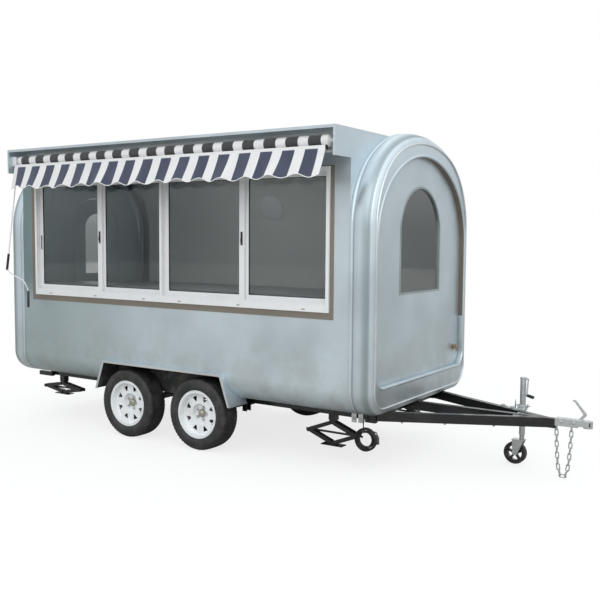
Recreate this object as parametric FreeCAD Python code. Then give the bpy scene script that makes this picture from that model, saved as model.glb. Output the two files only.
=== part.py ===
"""Concession trailer with a round-top cabin on a tandem-axle chassis.

Millimetres. +X points at the tow coupling, +Y at the blank side, +Z up. While the pieces are made, the
front axle is at x 0, the cabin's mid plane at y 0 and the ground at z 0. At the end every piece is moved
so that the whole trailer's bounding box is centred on x 0 and y 0.
"""
import FreeCAD, Part
import math
import os

V = FreeCAD.Vector
Y_AXIS = V(0, 1, 0)
Z_AXIS = V(0, 0, 1)
SEAT = 0.3           # gap left between curved pieces that touch
NEAR = -1            # the service side, with the window and the awning
FAR = 1

# Cabin shell
HALF_WIDTH = 921.0
CABIN_REAR = -2281.0
CABIN_FRONT = 1500.0
CABIN_BOTTOM = 475.0
ROOF_TOP = 2715.0
SPRING_Z = ROOF_TOP - 790.0  # height where the walls start to curve into the roof
SHOULDER_RADIUS = HALF_WIDTH - 201.0
SILL_RADIUS = 200.0          # rounding between wall and floor
WALL = 35.0                  # sandwich panel, skin to skin
FLOOR_THICK = 45.0

# End caps: a moulded ring with a panel set into it. Each cap section is a place along the cap, then how
# far the sides, the roof and the bottom are moved in there.
CAP_DEPTH = 200.0
CAP_SECTIONS = ((0.0, 0.0, 0.0, 0.0), (12.0, -10.0, -8.0, 0.0), (70.0, -10.0, -4.0, 0.0),
                (120.0, -9.0, 6.0, 0.0), (155.0, -3.0, 20.0, 4.0), (180.0, 11.0, 38.0, 16.0),
                (194.0, 28.0, 58.0, 34.0), (200.0, 44.0, 76.0, 50.0))
CAP_RECESS = 44.0            # how far the end panel is set in
END_PANEL = 35.0
RECESS_HALF = HALF_WIDTH - 76.0
RECESS_TOP = ROOF_TOP - 193.0
RECESS_SPRING = SPRING_Z - 125.0
RECESS_SHOULDER = SHOULDER_RADIUS - 60.0
RECESS_BOTTOM = CABIN_BOTTOM + 231.0
RECESS_CORNER = 110.0
BEAD_WIDTH = 20.0            # the raised line round the recess
BEAD_HEIGHT = 9.0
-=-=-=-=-
● **Description of the task**:
Copy the lines from the start of the data verbatim, stopping after the line containing "FLOOR_THICK = 45.0".

● **Full response**:
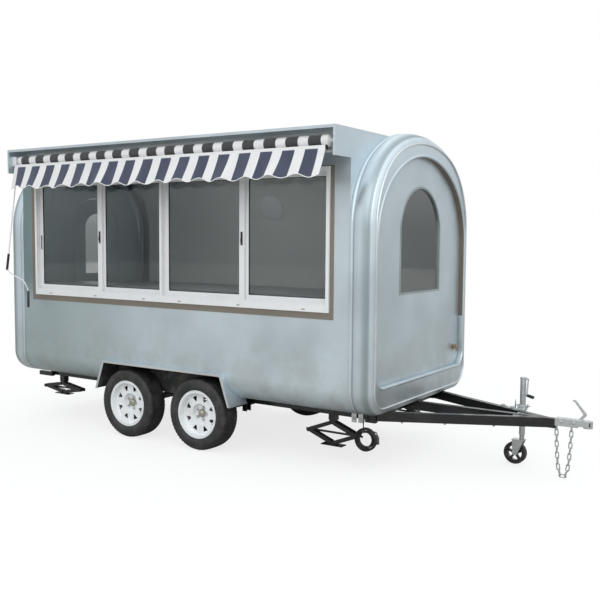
Recreate this object as parametric FreeCAD Python code. Then give the bpy scene script that makes this picture from that model, saved as model.glb. Output the two files only.
=== part.py ===
"""Concession trailer with a round-top cabin on a tandem-axle chassis.

Millimetres. +X points at the tow coupling, +Y at the blank side, +Z up. While the pieces are made, the
front axle is at x 0, the cabin's mid plane at y 0 and the ground at z 0. At the end every piece is moved
so that the whole trailer's bounding box is centred on x 0 and y 0.
"""
import FreeCAD, Part
import math
import os

V = FreeCAD.Vector
Y_AXIS = V(0, 1, 0)
Z_AXIS = V(0, 0, 1)
SEAT = 0.3           # gap left between curved pieces that touch
NEAR = -1            # the service side, with the window and the awning
FAR = 1

# Cabin shell
HALF_WIDTH = 921.0
CABIN_REAR = -2281.0
CABIN_FRONT = 1500.0
CABIN_BOTTOM = 475.0
ROOF_TOP = 2715.0
SPRING_Z = ROOF_TOP - 790.0  # height where the walls start to curve into the roof
SHOULDER_RADIUS = HALF_WIDTH - 201.0
SILL_RADIUS = 200.0          # rounding between wall and floor
WALL = 35.0                  # sandwich panel, skin to skin
FLOOR_THICK = 45.0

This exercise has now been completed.